In scheme III the underline under the symbol indicates the term which is distributed.
IV. As a fourth scheme a “key word” might be adopted. Any of these three might be used: (1) saepeo, or (2) asebinop, or (3) uaesneop. The significance of “saepeo” is this: “s” stands for subject distributed, “p” for predicate distributed, “a” “e” “o” for the logical propositions where any distribution occurs. Putting the letters together gives this: subject distributed of propositions A and E, predicate distributed of propositions E and O.
Similarly, “asebinop” stands for this: “as,” a distributes its subject; “eb” e distributes both; “in,” i distributes neither; “op,” o distributes the predicate.

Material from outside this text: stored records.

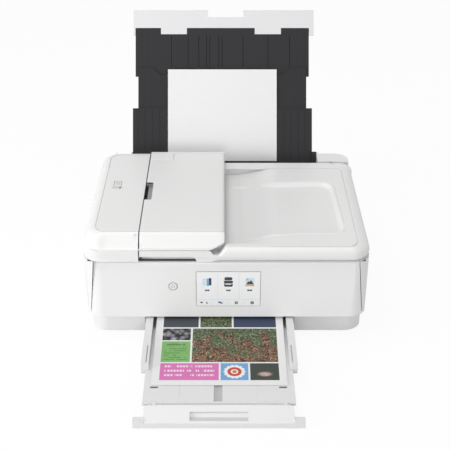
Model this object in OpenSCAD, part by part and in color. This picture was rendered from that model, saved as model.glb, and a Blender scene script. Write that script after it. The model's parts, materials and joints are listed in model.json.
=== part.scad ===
/* [Body] */
// Width of the printer body
body_w = 468; // [460:1:480]
// Depth of the printer body, front to rear
body_d = 366; // [366:1:372]
// Rounding of the body's four upright edges
body_r = 30; // [24:1:34]
// Thickness of the moulded outer walls
wall = 2.5; // [2:0.1:3]
// How far the sides lean in towards the table, each side
side_taper = 3; // [0:0.5:4]

/* [Heights] */
// Thickness of the rubber feet
foot_h = 1.5; // [1:0.5:3]
// Height of the join between base pan and main case
pan_h = 15; // [13:1:17]
// Height of the lower edge of the operation panel
panel_z = 41; // [40:0.5:43]
// Height of the join under the document cover
deck_z = 145.5; // [145:0.5:148]
// Height of the right half of the document cover
rim_z = 172; // [170:0.5:174]
// Height of the document feeder on the left
feeder_z = 190; // [188:0.5:192]

/* [Operation panel] */
// Lean of the panel's face
panel_lean = 3; // [0:0.5:4]
// Thickness of the panel
panel_t = 8; // [6:0.5:9]
// Width of the touch screen
screen_w = 106; // [90:1:115]
// Height of the touch screen
screen_h = 57; // [50:1:60]
// Diameter of the power button
button_d = 15; // [12:0.5:18]

/* [Paper] */
// Width of a sheet
sheet_w = 210; // [180:1:212]
// Length of a sheet
sheet_l = 297; // [290:1:300]
// Thickness of a loaded sheet or small stack
sheet_t = 0.4; // [0.3:0.1:0.6]

/* [Output trays] */
// Room beside a sheet, out to the side of the output tray
tray_side = 17.5; // [15:0.5:19]
// How far the output tray slides in
tray_travel = 118; // [100:1:120]
// How far the extension slides into the tray
extension_travel = 79; // [70:1:85]
// Width of the front support flap's foot
foot_bar_w = 256; // [250:1:260]

/* [Rear support] */
// Lean of the rear support from upright
support_lean = 28.6; // [25:0.1:31]
// Length of each support section that shows
section_h = 79; // [70:1:85]
// Thickness of each support section
section_t = 3; // [2.5:0.1:3.2]

/* [Mechanism] */
// Radius of the paper feed rollers
feed_r = 6.5; // [6:0.1:6.5]
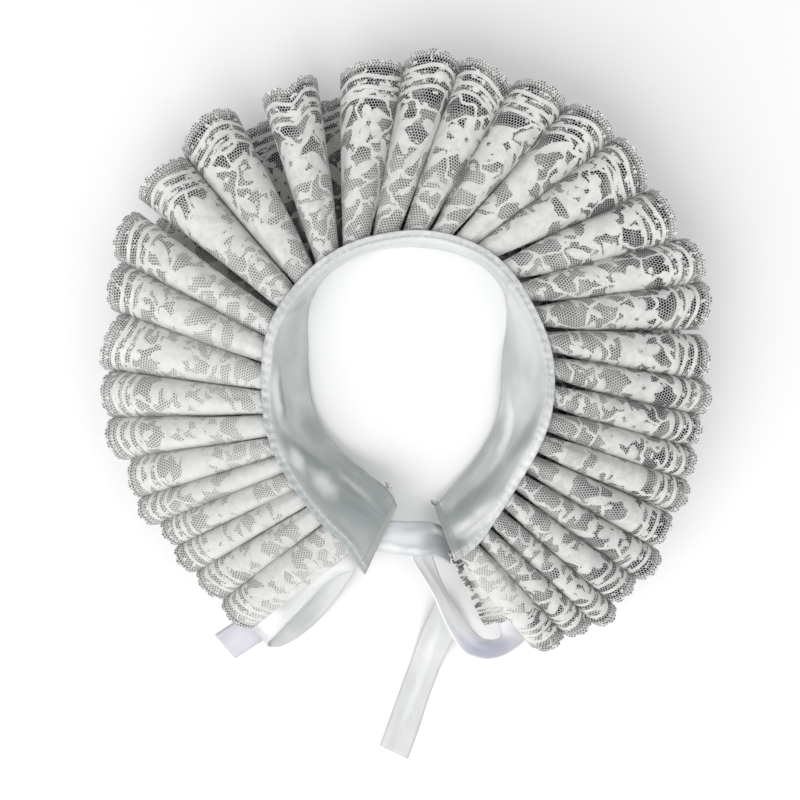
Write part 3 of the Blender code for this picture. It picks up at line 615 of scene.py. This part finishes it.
def satin_material(name, low, high, dark, light, painted_highlights=(), dark_spots=(), strip=False):
    """Satin with fine lengthwise threads. Spots are ellipses in the cloth's own sizes, of painted highlight and
    painted shade.
    """
    g = Graph(name)
    flat = g.put("ShaderNodeUVMap", uv_map="flat")
    along = g.put("ShaderNodeSeparateXYZ", (flat,))
    across = along.node.outputs[1]
    streak = g.noise(g.vec("MULTIPLY", flat, (0.05, 2.4, 0.0)), 1.0, 3.0, 0.6)
    cloud = g.noise(g.vec("MULTIPLY", flat, (0.06, 0.10, 0.0)), 1.0, 1.0)
    base = g.mix(g.ramp(cloud, 0.30, 0.72), low, high)
    drift = g.vec("MULTIPLY_ADD", g.put("ShaderNodeTexNoise", {"Vector": flat, "Scale": 0.12, "Detail": 1.0}, out=1),
                  (6.0, 3.0, 0.0), (-3.0, -1.5, 0.0))
    bent = g.vec("ADD", flat, drift)
    # the dark spots are painted shade and the pale spots painted highlights; the light colour serves the painted
    # highlights and glints, and also the pale threads
    for spots, colour in ((dark_spots, dark), (painted_highlights, light)):
        if spots:
            near = g.most([g.math("MULTIPLY", g.ramp(g.ellipse(bent, *row[:5]), 1.35, 0.25), row[5]) for row in spots])
            base = g.mix(near, base, colour)
    base = g.mix(g.math("MULTIPLY", g.ramp(streak, 0.45, 0.75), 0.16), base, light)
    rough = g.ramp(streak, 0.2, 0.8, 0.34, 0.48)
    if strip:  # the gathered strip along the seam is crushed; it has painted glints, and painted shade towards the band's left front end
        crush = g.noise(g.vec("MULTIPLY", flat, (0.42, 0.55, 0.0)), 1.0, 1.0, 0.5)
        edge = g.ramp(across, 3.6, 2.4)
        base = g.mix(g.math("MULTIPLY", edge, g.ramp(along, 150.0, 30.0, 0.0, 0.6)), base, dark)
        painted_glint = g.math("MULTIPLY", g.ramp(crush, 0.45, 0.72, 0.0, 0.35), g.ramp(along, 30.0, 90.0, 0.1, 1.0))
        base = g.mix(g.math("MULTIPLY", edge, painted_glint), base, light)
        first, last = HEM_FOLDS
        hems = g.math("MAXIMUM", g.ramp(along, first + 0.4, first - 0.2), g.ramp(along, last - 0.2, last + 0.4))
        base = g.mix(g.math("MULTIPLY", hems, 0.55), base, (0.33, 0.335, 0.305, 1))
        # a line of painted shade in the creases at the hem folds
        fold = g.math("ABSOLUTE", g.math("SUBTRACT", g.math("PINGPONG", g.math("SUBTRACT", along, 0.1), 180.0), 3.9))
        base = g.mix(g.ramp(fold, 0.55, 0.15, 0.0, 0.55), base, dark)
    g.link(base, "Base Color")
    g.link(rough, "Roughness")
    g.shader.inputs["Specular IOR Level"].default_value = 0.65
    g.shader.inputs["Sheen Weight"].default_value = 0.12
    weave = g.math("SINE", g.math("MULTIPLY", across, 9.0))
    crumple = g.noise(g.vec("MULTIPLY", flat, (0.16, 0.25, 0.0)), 1.0, 2.0, 0.45)
    height = g.math("ADD", g.math("MULTIPLY", weave, 0.03), g.math("MULTIPLY", crumple, 0.9))
    height = g.math("ADD", height, g.math("MULTIPLY", streak, 0.10))
    if strip:
        height = g.math("ADD", height, g.math("MULTIPLY", g.math("MULTIPLY", edge, crush), 0.5))
    g.bump(height, 0.30, 0.0006)
    return g.material


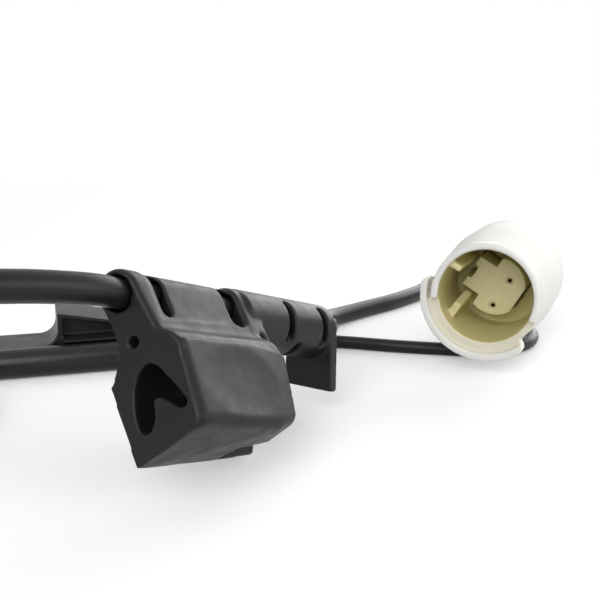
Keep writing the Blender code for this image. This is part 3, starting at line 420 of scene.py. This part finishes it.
def moved(shape, place=(0.0, 0.0, 0.0), turn=None):
    matrix = Matrix.Translation(Vector(place) * MM)
    if turn:
        matrix = matrix @ Matrix.Rotation(math.radians(turn[0]), 4, turn[1])
    bmesh.ops.transform(shape, matrix=matrix, verts=shape.verts)
    return shape


def rounded(points, radius, steps=5):
    """An outline with its corners rounded."""
    found = []
    count = len(points)
    for i in range(count):
        before, corner, after = (Vector(points[(i + k) % count]) for k in (-1, 0, 1))
        one = before - corner
        two = after - corner
        reach = min(radius, 0.45 * one.length, 0.45 * two.length)
        start = corner + one.normalized() * reach
        end = corner + two.normalized() * reach
        for k in range(steps + 1):
            t = k / steps
            found.append(tuple((1 - t) ** 2 * start + 2 * t * (1 - t) * corner + t**2 * end))
    return found


def mesh_of(name, shape):
    """The shape's mesh, its faces turned outwards."""
    bmesh.ops.recalc_face_normals(shape, faces=shape.faces)
    mesh = bpy.data.meshes.new(name)
    shape.to_mesh(mesh)
    shape.free()
    return mesh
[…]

In the coined word “uaesneop” appear six letters which compose “saepeo,” and the letters have the same significance. The two additional letters, u and n, stand for universal and negative. The interpretation of the entire word, therefore, is this: “uaes,” the universals a and e distribute their subjects; neop, the negatives e and o distribute their predicates.
It seems to me that the last word is the most helpful as it emphasizes the two facts which are the most used; namely, (1) Only the universals distribute their subjects; (2) Only the negatives distribute their predicates.
If the student will visualize “uaesneop” so thoroughly as never to forget it, he will not experience difficulty indetermining the distribution of the terms of the four logical propositions.